12. A computer implemented process for managing usage of a central processing unit and a field programmable gate array unit, comprising one or more functional units, in a computer system by application programs, comprising:

associating processes with functional units of the field programmable gate array unit;

identifying hardware libraries for programming the functional units of the field programmable gate array unit; and

ensuring that a functional unit is programmed by a hardware library prior to use of the hardware library by the process.

13. The computer implemented process of claim 12, wherein the field programmable gate array unit comprises a plurality of functional units.

14. The computer implemented process of claim 13, wherein each functional unit is separately programmable.

15. The computer implemented process of claim 13, wherein the operating system associates an application program with a functional unit of the field programmable gate array for a period of time.

16. The computer implemented process of claim 15, wherein the operating system, before executing an application program, identifies dependencies to hardware libraries for programming the field programmable gate array, and loads the hardware libraries into the field programmable gate array for access by the application program.

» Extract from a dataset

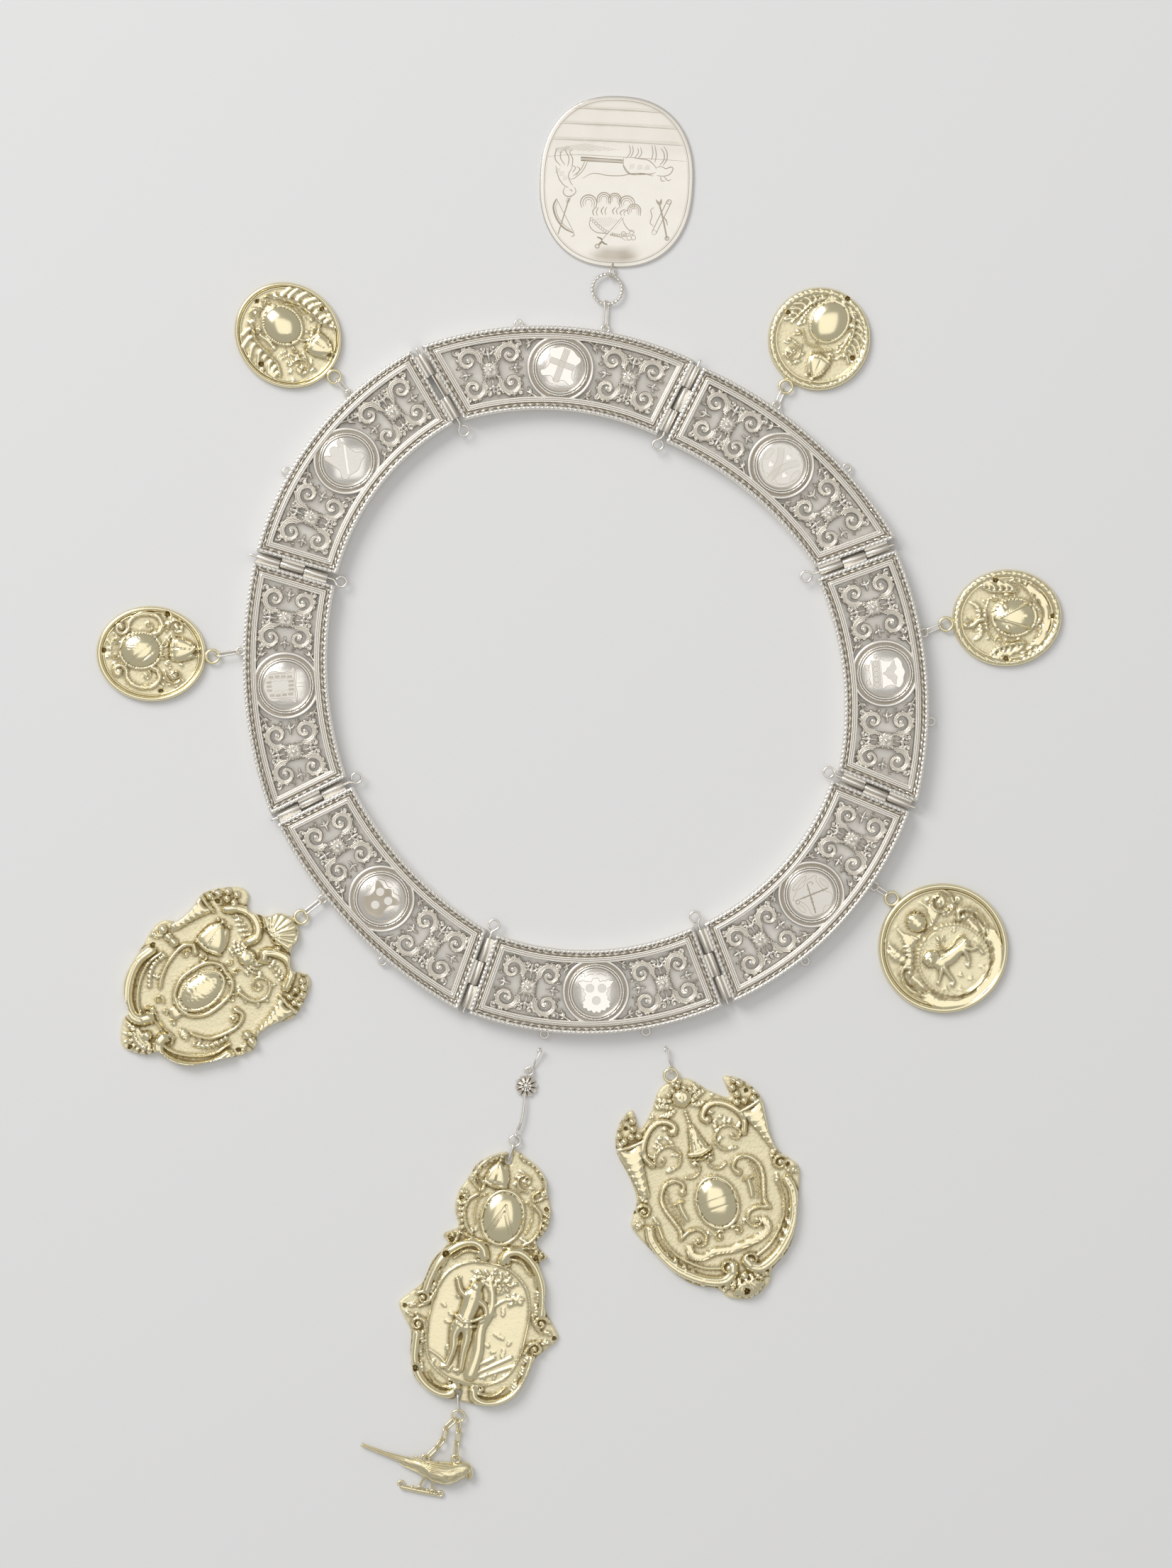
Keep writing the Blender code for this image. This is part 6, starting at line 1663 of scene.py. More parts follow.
def draw_shell(relief, gap, along):
    relief.shell((-1.4, 36.6), 12.4, 12, 156, 9, 1.9)
    relief.ridge([(-10.2, 39.4), (-9.4, 44.6), (-5.6, 48.6), (-1.4, 49.6), (3.2, 48.4), (6.6, 44.4),
        (7.2, 39.4)], 1.2, 1.5, (1, 1))
    for at, size in (((-4.2, 37.8), 2.2), ((1, 37.5), 2.2)):
        relief.volute(at, size, 90, 1.1 if at[0] < 0 else -1.1, 1.2, 1.9)
    relief.volute((-7.4, 36.4), 1.8, 0, 1, 1, 1.5)
    relief.volute((4.4, 36.2), 1.8, 180, -1, 1, 1.5)
    left = [(-21.4, 28), (-18.6, 32.4), (-15, 34.9), (-11, 35.5), (-6.6, 34.2), (-4.1, 31.2), (-4.6, 27.6)]
    right = [(20.6, 29), (17.8, 33.6), (14.4, 36), (10.6, 36.5), (6.4, 34.4), (3.3, 30.8), (5.2, 28.4)]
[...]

17. The computer implemented process of claim 15, wherein the operating system, before executing an application program, identifies libraries used by the application program, and, if one of the libraries has a hardware implementation, loads a hardware library into the field programmable gate array unit for access by the application program.

18. The computer implemented process of claim 17, wherein the operating system uses process priorities to determine when processes can access functional units of the field programmable gate array unit.

19. The computer-implemented process of claim 18, wherein the operating system uses profiling information of processes to determine whether to load a hardware library.

20. The computer-implemented process of claim 17, wherein the operating system creates a time and space schedule for processes to use the functional units of the field programmable gate array unit.